Maybe you could condense Green Dolphin County or Island Magic ( this may not need condensing, I can’t remember!) and try to have  Miss Goudge’s work  included in school children’s texts for English.  They did this with Nicholas Monserrat’s  Cruel Sea.  If you could do this I think you would be doing a world service.

Ruth St. Claire

Dear Miss St Clare,
Thank you so much for taking the time to write to me, I’m pleased that you enjoyed the visit to the site.
I agree that Elizabeth’s work should be on an English Literature Syllabus but have a horror at condensing any writers work, especially one of my favourite authors. Which bits would you leave out?

I think that most of her books are compact, with the exception of Green Dolphin Country and Child From The Sea, so probably wouldn’t need much editing. Its the themes of her work which our state run schools might have a problem with.
regards Deborah

Hi Deborah

Yes I would hate task of trying to edit Elisabeth Goudge’s work.  It seems a colossal cheek.  On the other had if some one could manage the challenge perhaps young people would be inspired to find and read  her work (unabridged), as adults.

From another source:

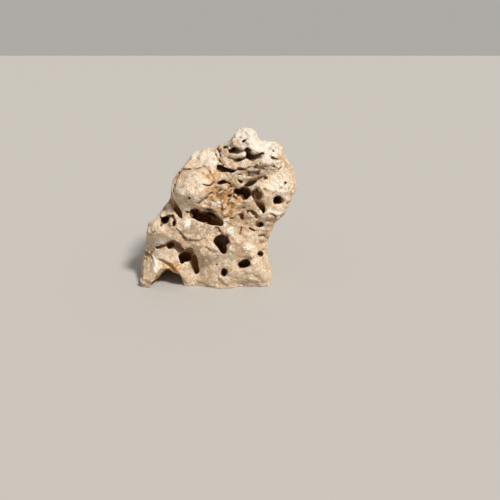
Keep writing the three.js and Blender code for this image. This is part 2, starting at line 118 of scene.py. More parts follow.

I suppose it is just the desire to share with others. Young people would have the chance to see a “master” English writer.   I teach English now so I suppose I think about it from the perspective of  some of the students here ….. especially the  young teenagers… sigh they might not be permitted to read Green Dolphin Country unabridged.

It was literature that educated me until I reached a stage where I could think and retain  what I learned and now I help others to find joy, delight,  and the rewards of reading.